Someone on the Hortonworks Community asked about how to design star schema with Hive. This is a question I hear in some way or another from various stakeholders in large enterprises we work with at Big Data Partnership. And I usually answer it by taking a step back and I did that answering the community question:
If you work with star schema in Hive/Impala, take a step back and reflect if you need to and if the overall data flow in your infrastructure is correct. It may be reasonable though it can be a sign of a bigger issue.
Avoid copying and pasting your existing data storage and processing strategies from RDBMS to Hive and Impala. Bear with my answer; it may seem a little tangential to your question but I think it is essential to understand the strategic context within which one works to make reasonable tactical, day-to-day decision.
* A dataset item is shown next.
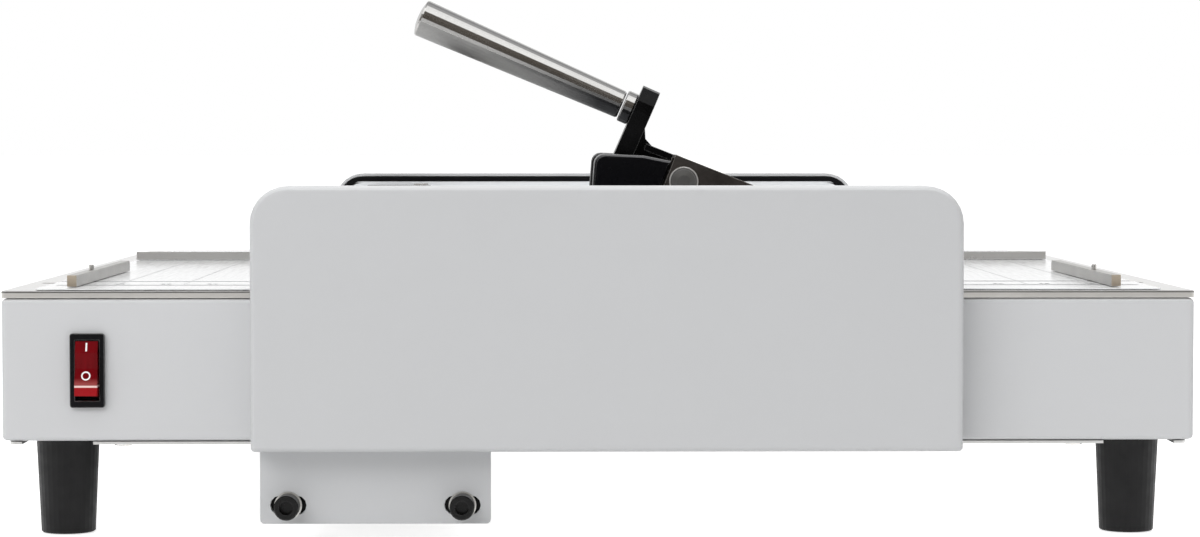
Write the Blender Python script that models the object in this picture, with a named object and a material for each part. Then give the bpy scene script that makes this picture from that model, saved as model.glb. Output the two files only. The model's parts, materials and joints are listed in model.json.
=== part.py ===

Companies often suffer from fragmented storage systems (silos) and the incoherent and disagreeing data that has to be joined manually with traditional systems struggling with (for their design) expensive table scans. As a quick fix organisations often copy data, e.g. via Sqoop, into their Hadoop cluster to do some analysis or ETL and then export it back into their RDMBS or access it via ODBC in the cluster. And usually, they are dissatisfied with the outcome. This is not an issue of the tooling though and more related to who it is being used.
I have seen a lot of people approach Hive and Impala in the same fashion as they have been used to with RDBMS in the past. Naturally, there are a few differences, i.e. that an RDMBS can be optimised for small data access and joining via indices while the big data approach is optimised for large-scale data processing. While both can be bent to be used for the either purpose (see Hive’s newer ACID support and columnar storage via ORC, for example) planning your infrastructure correctly can remove a lot of pain.
Think about what are the ‘raw’ immutable events you want to store and how to you want to represent them based on your needs, e.g. access patterns and analytics. Then consider if you can reorganise the flow of data in your organisation (step by step) to cut down on the existing systems. If you don’t need near real-time processing you can, for example, copy data from source systems (logs, CSV, JSON messages, etc) regularly into HDFS and store it as immutable facts. Try and modify it as little as possible and only conform it (e.g. date normalisation) and optimise it (compress and partition the storage locations). This data will be the foundation of your data lake. On top of this dataset, you can run regular processes to build derived, optimised datasets (think of them as something alike materialised views) which may join various core datasets and even include denormalisation or join in facts as needed. This data may also be exported into data marts for optimised access patterns or third party systems.
Note, that if you use your data lake as a multi-tenancy environment to ensure that you have data governance and appropriate access limitations in place to prevent people circumventing your overall data flow pattern (ideally uni-directional) and worse build business critical processes on top of unsupported datasets.